Copy out every line exactly as given.

LISTING.
-=-=-

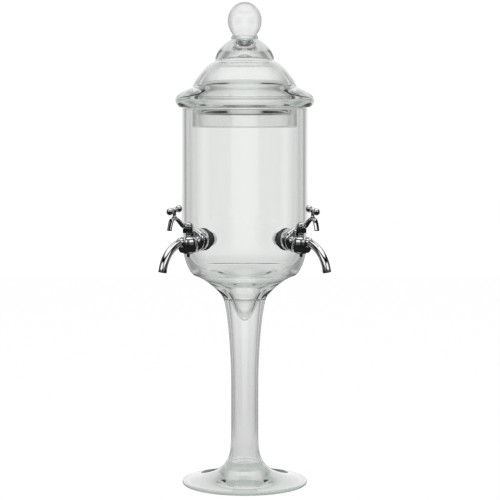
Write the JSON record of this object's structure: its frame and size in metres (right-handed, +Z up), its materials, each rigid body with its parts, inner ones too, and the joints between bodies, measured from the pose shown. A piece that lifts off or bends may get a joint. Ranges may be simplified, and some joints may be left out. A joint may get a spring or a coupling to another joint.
{
  "type": "absinthe fountain",
  "caption": "Clear glass water fountain for absinthe: round foot, hollow stem, straight bowl, domed lid with a ball knob, and chromed plug taps with curved spouts.",
  "frame": {"origin": "centre of the foot's flat underside, on the axis of the vessel", "axes": "+Z up along the vessel's axis; -Y is the front, midway between the taps; +X is to the right seen from the front"},
  "size_m": [0.1642, 0.1695, 0.4826],
  "materials": {
    "clear_glass": "clear blown glass, fire-polished, with a very faint grey-green tint",
    "chrome_plate": "polished chrome plate on cast and turned brass",
    "black_rubber": "matt moulded rubber"
  },
  "bodies": {
    "vessel": {"foot": "clear_glass", "stem": "clear_glass", "bowl": "clear_glass", "bowl_side": "clear_glass", "left_tap_body": "chrome_plate", "left_spout": "chrome_plate", "left_collar": "chrome_plate", "left_outer_gasket": "black_rubber", "left_inner_gasket": "black_rubber", "left_inner_washer": "chrome_plate", "left_lock_nut": "chrome_plate", "right_tap_body": "chrome_plate", "right_spout": "chrome_plate", "right_collar": "chrome_plate", "right_outer_gasket": "black_rubber", "right_inner_gasket": "black_rubber", "right_inner_washer": "chrome_plate", "right_lock_nut": "chrome_plate"},
    "lid": {"lid": "clear_glass", "lid_knob": "clear_glass"},
    "left_handle": {"left_plug": "chrome_plate", "left_lever": "chrome_plate", "left_crossbar": "chrome_plate", "left_cap_nut": "chrome_plate", "left_bottom_washer": "chrome_plate", "left_bottom_screw": "chrome_plate"},
    "right_handle": {"right_plug": "chrome_plate", "right_lever": "chrome_plate", "right_crossbar": "chrome_plate", "right_cap_nut": "chrome_plate", "right_bottom_washer": "chrome_plate", "right_bottom_screw": "chrome_plate"}
  },
  "joints": [
    {"name": "lid_lift", "type": "slide", "parent": "vessel", "child": "lid", "axis": [0, 0, 1], "range_m": [0, 0.12]},
    {"name": "left_handle_turn", "type": "hinge", "parent": "vessel", "child": "left_handle", "pos_m": [-0.05418, -0.06691, 0.2499], "axis": [0, 0, 1], "range_deg": [-90, 90]},
    {"name": "right_handle_turn", "type": "hinge", "parent": "vessel", "child": "right_handle", "pos_m": [0.05418, -0.06691, 0.2499], "axis": [0, 0, 1], "range_deg": [-82, 98]}
  ]
}
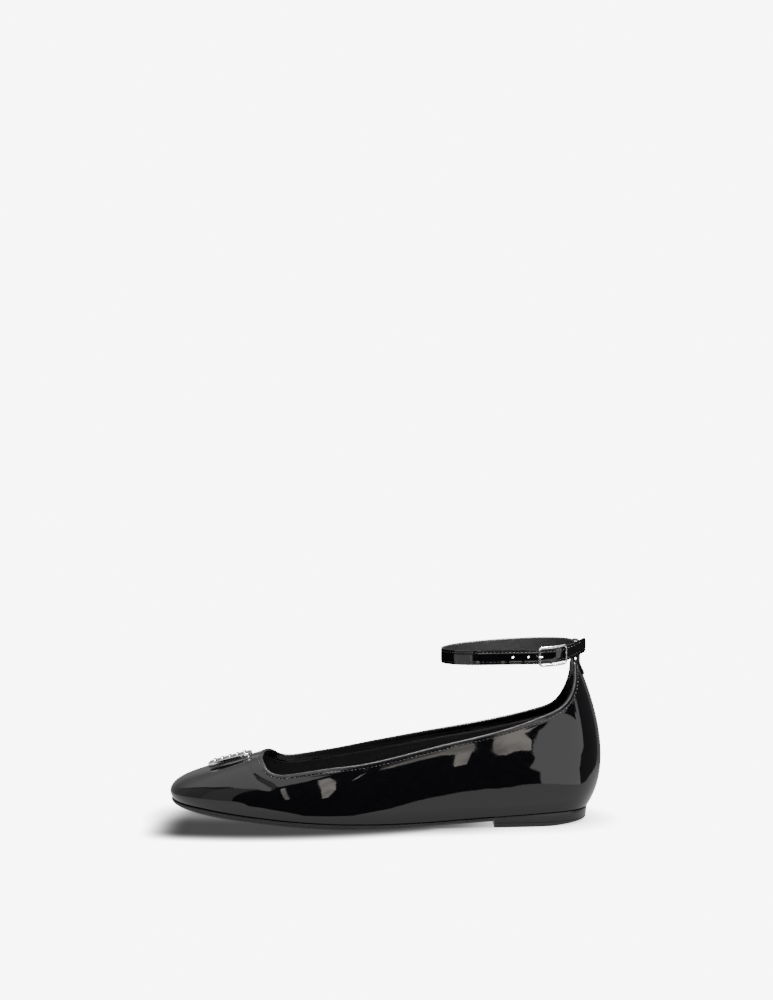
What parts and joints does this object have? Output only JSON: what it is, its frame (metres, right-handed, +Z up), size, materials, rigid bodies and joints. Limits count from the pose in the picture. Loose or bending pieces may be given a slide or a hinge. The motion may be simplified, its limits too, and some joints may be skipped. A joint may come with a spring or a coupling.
{
  "type": "ballet flat",
  "caption": "Left ballet flat with a hollow lasted upper, thin sole, low heel, buckled ankle strap through a heel tab, and a metal ornament on the vamp.",
  "frame": {"origin": "on the floor below the middle of the shoe's box", "axes": "+X toward the heel's back, -X toward the toe, -Y toward the outer side with the buckle, +Z up"},
  "size_m": [0.248, 0.0829, 0.1054],
  "materials": {
    "patent_leather": "black patent, mirror gloss",
    "sole_leather": "black sole leather with a waxed edge",
    "lining_leather": "matte black lining leather",
    "polished_metal": "polished silver-coloured metal",
    "black_enamel": "black enamel"
  },
  "bodies": {
    "root": {"upper": "patent_leather", "outsole": "sole_leather", "heel": "sole_leather", "insole": "lining_leather", "ankle_strap": "patent_leather", "back_loop": "patent_leather", "buckle_frame": "polished_metal", "buckle_prong": "polished_metal", "ornament_tray": "polished_metal", "ornament_enamel": "black_enamel", "ornament_bar_1": "polished_metal", "ornament_bar_2": "polished_metal", "ornament_bar_3": "polished_metal", "ornament_bar_4": "polished_metal", "ornament_bar_5": "polished_metal"}
  },
  "joints": []
}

-=-=-

SOLUTION TO THIS TASK.
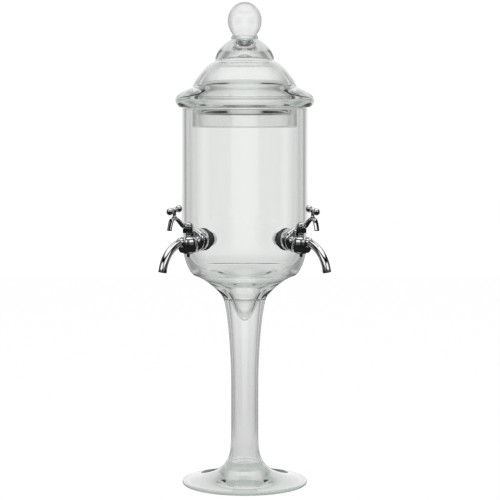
Write the JSON record of this object's structure: its frame and size in metres (right-handed, +Z up), its materials, each rigid body with its parts, inner ones too, and the joints between bodies, measured from the pose shown. A piece that lifts off or bends may get a joint. Ranges may be simplified, and some joints may be left out. A joint may get a spring or a coupling to another joint.
{
  "type": "absinthe fountain",
  "caption": "Clear glass water fountain for absinthe: round foot, hollow stem, straight bowl, domed lid with a ball knob, and chromed plug taps with curved spouts.",
  "frame": {"origin": "centre of the foot's flat underside, on the axis of the vessel", "axes": "+Z up along the vessel's axis; -Y is the front, midway between the taps; +X is to the right seen from the front"},
  "size_m": [0.1642, 0.1695, 0.4826],
  "materials": {
    "clear_glass": "clear blown glass, fire-polished, with a very faint grey-green tint",
    "chrome_plate": "polished chrome plate on cast and turned brass",
    "black_rubber": "matt moulded rubber"
  },
  "bodies": {
    "vessel": {"foot": "clear_glass", "stem": "clear_glass", "bowl": "clear_glass", "bowl_side": "clear_glass", "left_tap_body": "chrome_plate", "left_spout": "chrome_plate", "left_collar": "chrome_plate", "left_outer_gasket": "black_rubber", "left_inner_gasket": "black_rubber", "left_inner_washer": "chrome_plate", "left_lock_nut": "chrome_plate", "right_tap_body": "chrome_plate", "right_spout": "chrome_plate", "right_collar": "chrome_plate", "right_outer_gasket": "black_rubber", "right_inner_gasket": "black_rubber", "right_inner_washer": "chrome_plate", "right_lock_nut": "chrome_plate"},
    "lid": {"lid": "clear_glass", "lid_knob": "clear_glass"},
    "left_handle": {"left_plug": "chrome_plate", "left_lever": "chrome_plate", "left_crossbar": "chrome_plate", "left_cap_nut": "chrome_plate", "left_bottom_washer": "chrome_plate", "left_bottom_screw": "chrome_plate"},
    "right_handle": {"right_plug": "chrome_plate", "right_lever": "chrome_plate", "right_crossbar": "chrome_plate", "right_cap_nut": "chrome_plate", "right_bottom_washer": "chrome_plate", "right_bottom_screw": "chrome_plate"}
  },
  "joints": [
    {"name": "lid_lift", "type": "slide", "parent": "vessel", "child": "lid", "axis": [0, 0, 1], "range_m": [0, 0.12]},
    {"name": "left_handle_turn", "type": "hinge", "parent": "vessel", "child": "left_handle", "pos_m": [-0.05418, -0.06691, 0.2499], "axis": [0, 0, 1], "range_deg": [-90, 90]},
    {"name": "right_handle_turn", "type": "hinge", "parent": "vessel", "child": "right_handle", "pos_m": [0.05418, -0.06691, 0.2499], "axis": [0, 0, 1], "range_deg": [-82, 98]}
  ]
}
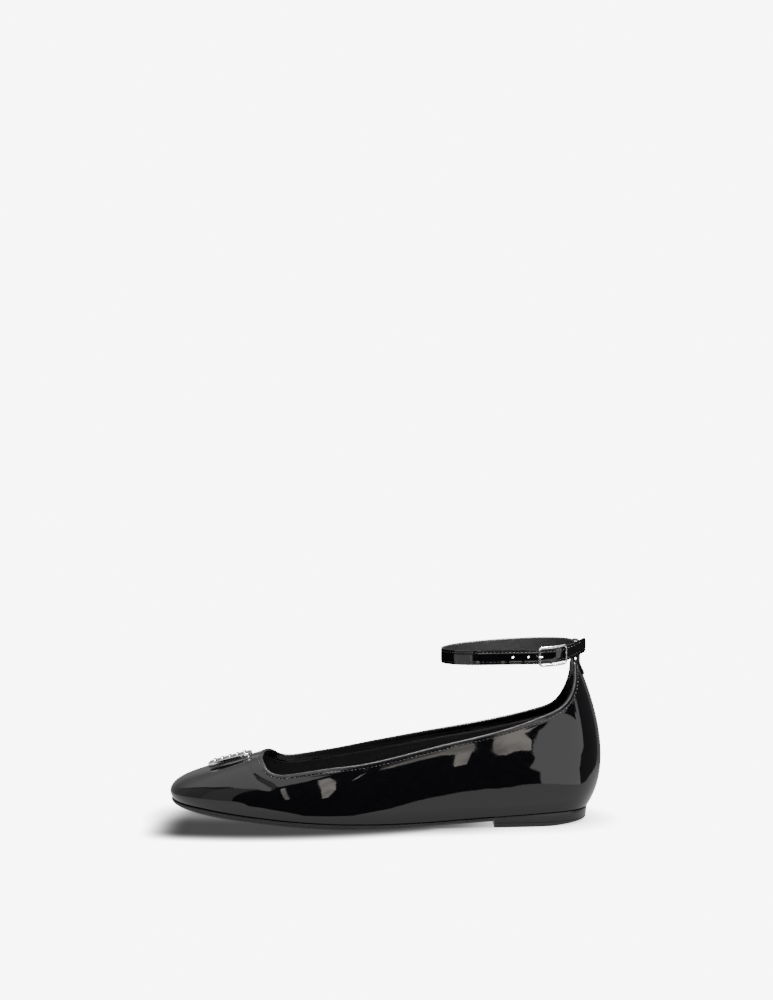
What parts and joints does this object have? Output only JSON: what it is, its frame (metres, right-handed, +Z up), size, materials, rigid bodies and joints. Limits count from the pose in the picture. Loose or bending pieces may be given a slide or a hinge. The motion may be simplified, its limits too, and some joints may be skipped. A joint may come with a spring or a coupling.
{
  "type": "ballet flat",
  "caption": "Left ballet flat with a hollow lasted upper, thin sole, low heel, buckled ankle strap through a heel tab, and a metal ornament on the vamp.",
  "frame": {"origin": "on the floor below the middle of the shoe's box", "axes": "+X toward the heel's back, -X toward the toe, -Y toward the outer side with the buckle, +Z up"},
  "size_m": [0.248, 0.0829, 0.1054],
  "materials": {
    "patent_leather": "black patent, mirror gloss",
    "sole_leather": "black sole leather with a waxed edge",
    "lining_leather": "matte black lining leather",
    "polished_metal": "polished silver-coloured metal",
    "black_enamel": "black enamel"
  },
  "bodies": {
    "root": {"upper": "patent_leather", "outsole": "sole_leather", "heel": "sole_leather", "insole": "lining_leather", "ankle_strap": "patent_leather", "back_loop": "patent_leather", "buckle_frame": "polished_metal", "buckle_prong": "polished_metal", "ornament_tray": "polished_metal", "ornament_enamel": "black_enamel", "ornament_bar_1": "polished_metal", "ornament_bar_2": "polished_metal", "ornament_bar_3": "polished_metal", "ornament_bar_4": "polished_metal", "ornament_bar_5": "polished_metal"}
  },
  "joints": []
}